- **Problem to work on**: Locate each line below that includes "Blender" and reproduce it.

Stored entries
__________
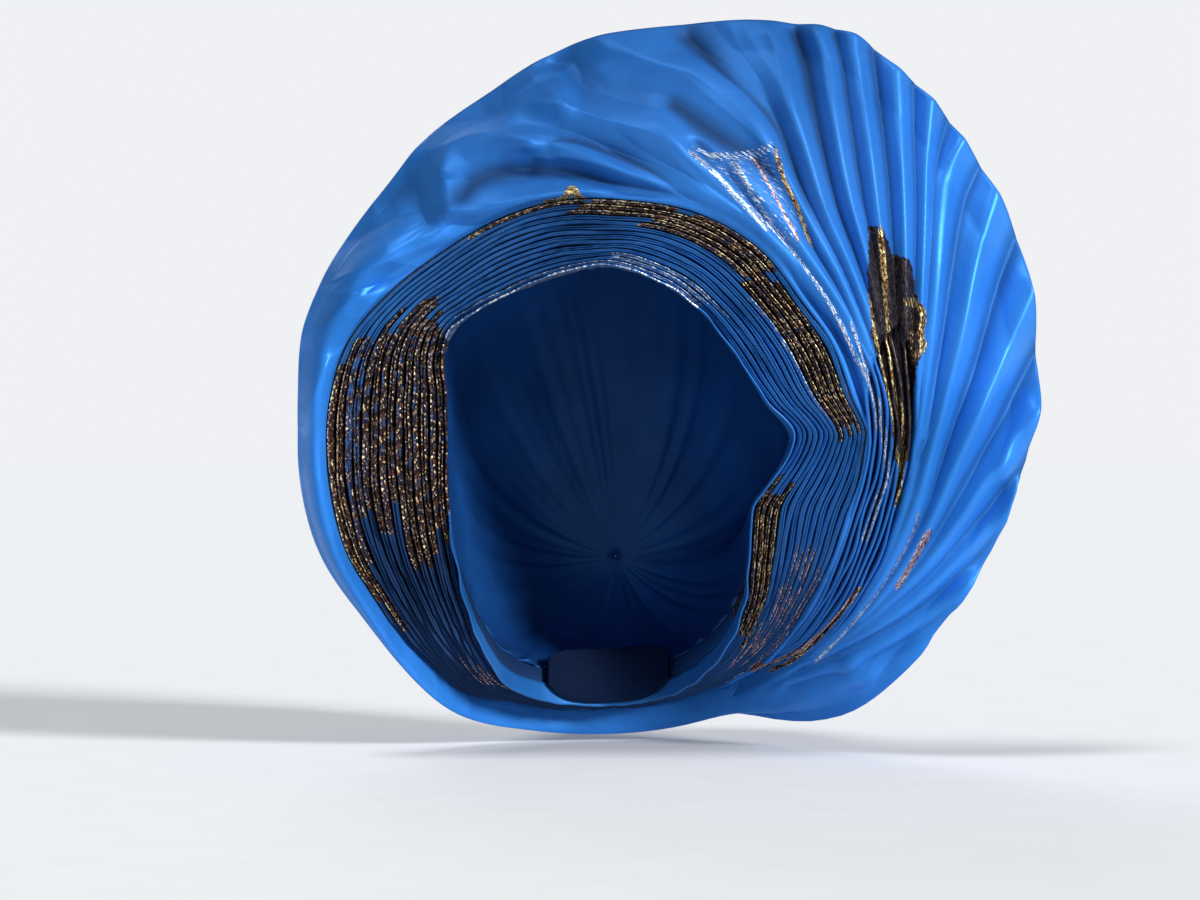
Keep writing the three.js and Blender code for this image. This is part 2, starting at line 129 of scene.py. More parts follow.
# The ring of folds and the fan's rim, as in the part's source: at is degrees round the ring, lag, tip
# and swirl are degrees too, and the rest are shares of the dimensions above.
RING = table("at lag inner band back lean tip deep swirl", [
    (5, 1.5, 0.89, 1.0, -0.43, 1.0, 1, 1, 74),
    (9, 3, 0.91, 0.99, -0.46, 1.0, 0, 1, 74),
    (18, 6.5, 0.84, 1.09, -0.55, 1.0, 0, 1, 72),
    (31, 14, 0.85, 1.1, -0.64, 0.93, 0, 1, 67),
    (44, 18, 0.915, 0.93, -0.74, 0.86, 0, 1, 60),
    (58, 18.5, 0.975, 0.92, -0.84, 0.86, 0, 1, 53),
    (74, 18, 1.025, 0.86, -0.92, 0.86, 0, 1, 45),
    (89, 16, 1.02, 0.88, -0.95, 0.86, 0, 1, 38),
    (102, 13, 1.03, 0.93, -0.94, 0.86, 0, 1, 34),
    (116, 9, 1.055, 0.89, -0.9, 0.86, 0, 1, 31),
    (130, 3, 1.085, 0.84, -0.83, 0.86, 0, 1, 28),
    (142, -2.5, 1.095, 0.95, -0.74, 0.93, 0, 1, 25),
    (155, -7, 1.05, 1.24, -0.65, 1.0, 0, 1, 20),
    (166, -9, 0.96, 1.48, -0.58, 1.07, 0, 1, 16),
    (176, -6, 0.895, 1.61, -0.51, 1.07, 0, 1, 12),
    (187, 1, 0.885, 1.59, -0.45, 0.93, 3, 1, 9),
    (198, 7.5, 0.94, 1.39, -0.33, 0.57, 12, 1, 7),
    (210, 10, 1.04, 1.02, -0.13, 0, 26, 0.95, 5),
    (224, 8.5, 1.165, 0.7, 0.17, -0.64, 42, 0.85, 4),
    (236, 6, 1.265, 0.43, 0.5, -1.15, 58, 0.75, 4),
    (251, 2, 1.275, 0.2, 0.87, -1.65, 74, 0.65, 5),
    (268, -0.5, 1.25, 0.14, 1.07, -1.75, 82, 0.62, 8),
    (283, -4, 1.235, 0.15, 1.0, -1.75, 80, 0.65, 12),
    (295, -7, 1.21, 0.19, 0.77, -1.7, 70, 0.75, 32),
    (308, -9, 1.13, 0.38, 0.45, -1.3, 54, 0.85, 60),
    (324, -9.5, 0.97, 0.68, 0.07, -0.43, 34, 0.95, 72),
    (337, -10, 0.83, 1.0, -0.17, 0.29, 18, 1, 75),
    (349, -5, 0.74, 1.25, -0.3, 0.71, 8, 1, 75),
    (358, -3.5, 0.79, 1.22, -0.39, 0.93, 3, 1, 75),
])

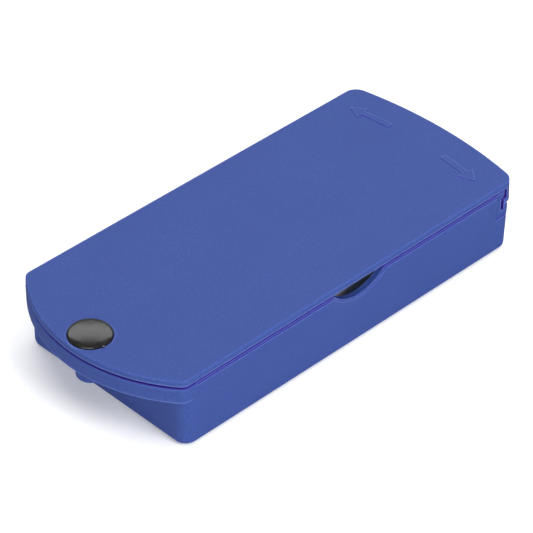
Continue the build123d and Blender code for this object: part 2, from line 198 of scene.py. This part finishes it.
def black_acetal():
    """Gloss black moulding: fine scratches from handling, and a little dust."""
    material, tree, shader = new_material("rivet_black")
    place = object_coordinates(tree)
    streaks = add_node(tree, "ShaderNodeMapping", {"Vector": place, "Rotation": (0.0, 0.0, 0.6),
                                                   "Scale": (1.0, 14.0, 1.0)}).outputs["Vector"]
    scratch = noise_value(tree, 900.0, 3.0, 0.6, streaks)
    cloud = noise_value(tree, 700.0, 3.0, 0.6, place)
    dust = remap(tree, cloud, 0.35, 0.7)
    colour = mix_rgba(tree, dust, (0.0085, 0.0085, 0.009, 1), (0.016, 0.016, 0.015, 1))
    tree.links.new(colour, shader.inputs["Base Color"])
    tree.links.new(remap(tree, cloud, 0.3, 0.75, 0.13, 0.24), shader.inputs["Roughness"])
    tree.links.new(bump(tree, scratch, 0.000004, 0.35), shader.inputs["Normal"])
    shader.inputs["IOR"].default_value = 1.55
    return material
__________
- **Written solution**:
Keep writing the three.js and Blender code for this image. This is part 2, starting at line 129 of scene.py. More parts follow.
Continue the build123d and Blender code for this object: part 2, from line 198 of scene.py. This part finishes it.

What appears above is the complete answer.